Ia menilai bahwa ajaran dan perjalanan hidup Siddhartha Gautama sangat relevan dengan kondisi masyarakat modern yang rentan kehilangan arah spiritual. “Bayangkan, beliau meninggalkan dua kerajaan besar demi mencari makna sejati kehidupan. Beliau tidak mabuk kuasa, tidak larut dalam kemewahan, tetapi justru menjadi simbol pengorbanan tertinggi bagi umat manusia,” kata Menag.

- Advertisement -

Program Kemenag dan Ajaran Buddha

Menag Nasaruddin juga menyampaikan bahwa sejumlah program Kementerian Agama saat ini selaras dengan nilai-nilai ajaran Buddha. Salah satunya adalah pengembangan Kurikulum Cinta, yaitu kurikulum pendidikan agama yang mengedepankan nilai kasih sayang universal.

“Kalau ada orang mengatasnamakan agama tapi menyebarkan kebencian, itu sesungguhnya bukan agama. Semua agama, termasuk Buddha, adalah ajaran cinta,” tegasnya.

Selain itu, Ia memperkenalkan program ekoteologi, sebuah pendekatan keberagamaan yang menekankan harmoni antara manusia dengan alam. Nasaruddin menyebut ajaran Buddha sebagai salah satu tradisi agama yang sangat kuat nilai-nilai ekoteologisnya, yakni menghormati semua makhluk hidup dan seluruh alam semesta.

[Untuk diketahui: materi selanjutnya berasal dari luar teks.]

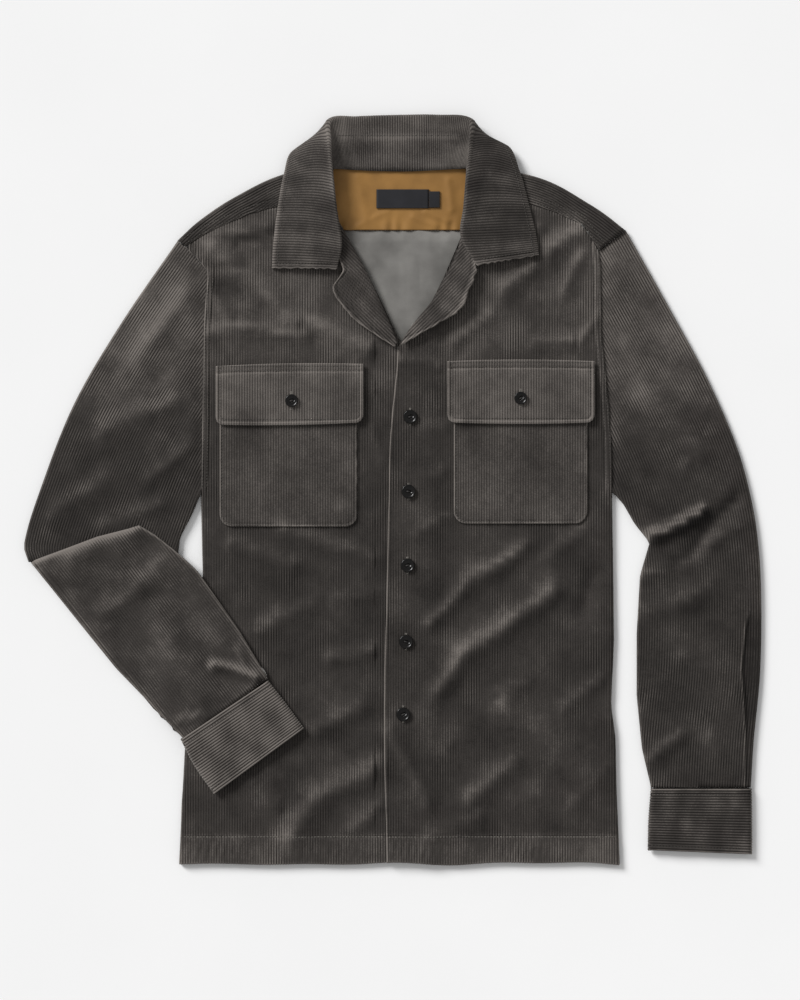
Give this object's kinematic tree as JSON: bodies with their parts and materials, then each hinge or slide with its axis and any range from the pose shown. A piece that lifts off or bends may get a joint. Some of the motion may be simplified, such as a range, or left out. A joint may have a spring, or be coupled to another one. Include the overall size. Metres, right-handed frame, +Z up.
{
  "type": "shacket",
  "caption": "Corduroy overshirt lying flat on its back, buttoned, with an open camp collar, flap chest pockets and one forearm folded in over the body",
  "frame": {"origin": "centre of the bounding box's bottom face, on the surface that the shirt lies on", "axes": "+X to the viewer's right (the wearer's left), +Y from hem to collar, +Z up from the surface, towards the camera"},
  "size_m": [0.7641, 0.7797, 0.0223],
  "materials": {
    "corduroy": "charcoal cotton corduroy, about 9 wales to the inch, brushed pile",
    "cuff_corduroy": "the same corduroy, its wales running round the cuff",
    "inside": "flat back of the corduroy, mid grey plain weave",
    "lining": "ochre cotton twill with a slight sheen",
    "label": "bare near-black woven tape",
    "button": "near-black polished fish-eye button with two holes"
  },
  "bodies": {
    "root": {"yoke": "corduroy", "front_right": "corduroy", "front_left": "corduroy", "facing_right": "corduroy", "facing_left": "corduroy", "collar": "corduroy", "sleeve_left": "corduroy", "sleeve_right": "corduroy", "pocket_right": "corduroy", "pocket_left": "corduroy", "flap_right": "corduroy", "flap_left": "corduroy", "cuff_left": "cuff_corduroy", "cuff_right": "cuff_corduroy", "back": "inside", "yoke_lining": "lining", "label": "label", "size_tab": "label", "button_front_1": "button", "button_front_2": "button", "button_front_3": "button", "button_front_4": "button", "button_front_5": "button", "button_flap_left": "button", "button_flap_right": "button"}
  },
  "joints": []
}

Menag juga menyoroti pentingnya peran para pemuka agama, para guru, termasuk para Bhikkhu dan Sangha, sebagai sosok yang lebih dari sekadar pengajar melainkan sebagai guru. “Guru dalam bahasa Sanskerta berarti ‘obor yang mengusir kegelapan’. Mereka adalah pembawa terang dalam kehidupan spiritual umat,” ungkapnya.

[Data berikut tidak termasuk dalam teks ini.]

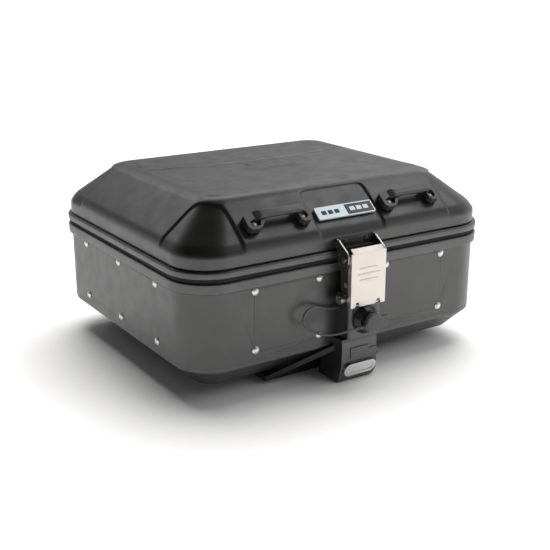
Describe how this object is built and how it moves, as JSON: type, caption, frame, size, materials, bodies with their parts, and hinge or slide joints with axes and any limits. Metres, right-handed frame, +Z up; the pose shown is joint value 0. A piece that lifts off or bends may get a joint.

Karenanya, Menag mengajak untuk para pemuka agama bersama-sama untuk berperan untuk kembali merekatkan umat dengan ajaran agamanya. Karena tantangan saat ini adalah adanya jarak antara ajaran agama dengan pemeluknya.

“Maka, ukuran keberagamaan kita adalah seberapa besar kita menyatu dengan ajaran agama kita. Selama umat masih berjarak dengan ajarannya, tugas para pemuka agama, ulama, bhiksu, pendeta, pastor, itu belum selesai,” tegasnya.

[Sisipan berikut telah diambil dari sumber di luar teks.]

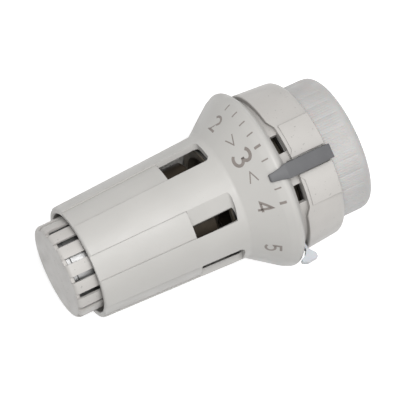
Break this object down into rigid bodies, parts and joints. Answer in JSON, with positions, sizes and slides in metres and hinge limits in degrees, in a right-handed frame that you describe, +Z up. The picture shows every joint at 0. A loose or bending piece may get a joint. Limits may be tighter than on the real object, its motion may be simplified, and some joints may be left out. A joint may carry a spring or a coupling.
{
  "type": "thermostatic radiator valve head",
  "caption": "Thermostatic radiator valve head: numbered handle on a collar with pointer, ribbed sensor cap, union nut; the handle turn moves the sensor and its pin in and out.",
  "frame": {"origin": "centre of the union nut's mouth, on the head's axis", "axes": "+X along the axis out of the nut's mouth, towards the valve; +Z up through the setting pointer"},
  "size_m": [0.0855, 0.051, 0.0527],
  "materials": {
    "nut_plastic": "translucent white moulded plastic, fine axial ribs",
    "white_plastic": "warm white moulded plastic, fine satin texture",
    "dial_plastic": "warm white moulded plastic with grey printed scale",
    "clip_plastic": "cool white moulded plastic",
    "pointer_plastic": "dark grey moulded plastic",
    "natural_plastic": "natural white low-friction plastic",
    "frame_plastic": "dark glass-filled plastic",
    "capsule_aluminium": "drawn aluminium, satin",
    "spring_steel": "phosphated spring steel",
    "bright_steel": "turned stainless steel",
    "bellows_brass": "thin drawn brass"
  },
  "bodies": {
    "base": {"base_housing": "white_plastic", "valve_guide": "frame_plastic", "pointer": "pointer_plastic", "nut_retaining_ring": "spring_steel", "bearing_plate": "frame_plastic", "housing_snap_ring": "spring_steel"},
    "nut": {"union_nut": "nut_plastic"},
    "handle": {"handle_shell": "dial_plastic", "drive_sleeve": "natural_plastic", "handle_snap_ring": "spring_steel"},
    "sensor": {"sensor_carrier": "frame_plastic", "end_cap": "white_plastic", "sensor_can": "capsule_aluminium", "can_lid": "capsule_aluminium", "fill_stub": "capsule_aluminium", "bellows": "bellows_brass", "bellows_plate": "capsule_aluminium"},
    "rod": {"push_rod": "bright_steel", "bellows_end_plate": "bellows_brass", "spring_cup": "frame_plastic", "cup_circlip": "spring_steel", "safety_spring": "spring_steel"},
    "valve_pin": {"pressure_pin": "bright_steel"},
    "clip_a": {"limiter_clip_a": "clip_plastic"},
    "clip_b": {"limiter_clip_b": "clip_plastic"}
  },
  "joints": [
    {"name": "handle_turn", "type": "hinge", "parent": "base", "child": "handle", "pos_m": [0, 0, 0], "axis": [1, 0, 0], "range_deg": [-55.9, 176.3]},
    {"name": "sensor_advance", "type": "slide", "parent": "base", "child": "sensor", "axis": [1, 0, 0], "range_m": [-0.00124, 0.00392]},
    {"name": "bellows_stroke", "type": "slide", "parent": "sensor", "child": "rod", "axis": [1, 0, 0], "range_m": [-0.0015, 0.0015], "stiffness_N_per_m": 20000, "deforming": ["bellows"]},
    {"name": "pin_overtravel", "type": "slide", "parent": "rod", "child": "valve_pin", "axis": [1, 0, 0], "range_m": [-0.002, 0], "stiffness_N_per_m": 4000, "springref_m": 0.005, "deforming": ["safety_spring"]},
    {"name": "nut_spin", "type": "hinge", "parent": "base", "child": "nut", "pos_m": [0, 0, 0], "axis": [1, 0, 0], "continuous": true},
    {"name": "clip_a_pull", "type": "slide", "parent": "base", "child": "clip_a", "axis": [0, -0.9511, 0.309], "range_m": [0, 0.008]},
    {"name": "clip_b_pull", "type": "slide", "parent": "base", "child": "clip_b", "axis": [0, 0.2079, -0.9781], "range_m": [0, 0.008]}
  ],
  "couplings": [
    {"joint": "handle_turn", "follows": "sensor_advance", "rad_per_m": 785.4}
  ]
}
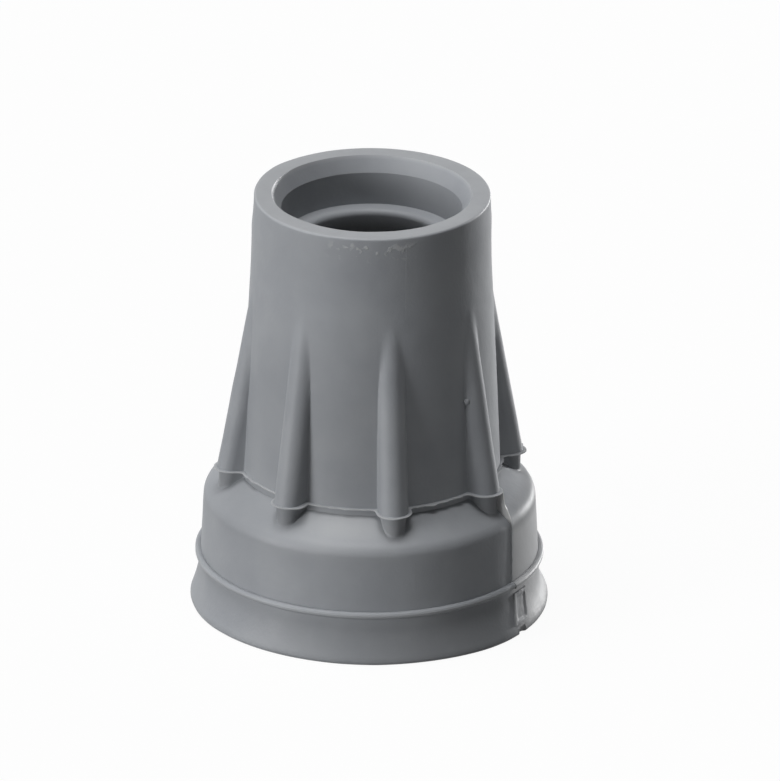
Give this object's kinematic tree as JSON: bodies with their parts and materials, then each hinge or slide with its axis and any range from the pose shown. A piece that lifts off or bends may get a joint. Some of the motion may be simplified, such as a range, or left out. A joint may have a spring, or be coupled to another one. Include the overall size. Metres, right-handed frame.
{
  "type": "rubber cane tip",
  "caption": "Ribbed moulded rubber tip for a walking cane, with a stepped push-on socket above a wide flared base.",
  "frame": {"origin": "middle of the flat sole, on the floor", "axes": "+Z along the cane's axis, up and out of the socket's mouth; one rib faces -Y"},
  "size_m": [0.0444, 0.0444, 0.054],
  "materials": {
    "rubber": "matte grey moulded rubber"
  },
  "bodies": {
    "root": {"rubber_tip": "rubber"}
  },
  "joints": []
}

Selain itu, Menag juga mengajak semua umat lintas agama untuk memperkuat nilai-nilai toleransi dan keberagaman. “Toleransi bukan menyamakan yang berbeda, bukan pula membedakan yang sama. Tapi menjalani hidup damai dan saling mencintai di tengah perbedaan. Inilah makna sejati dari Bhinneka Tunggal Ika,” tutupnya.

Di akhir sambutan, Menag kembali mengajak semuanya untuk merenungi serta berkontemplasi untuk kembali mengenali diri.

“Mari ajak keluarga kita, di mana pun berada, untuk kembali merenung dan berkontemplasi: Siapa sesungguhnya diri kita? Jika kita bisa melakukan ini, saya yakin dunia sosial kita akan berubah lebih baik,” tukasnya.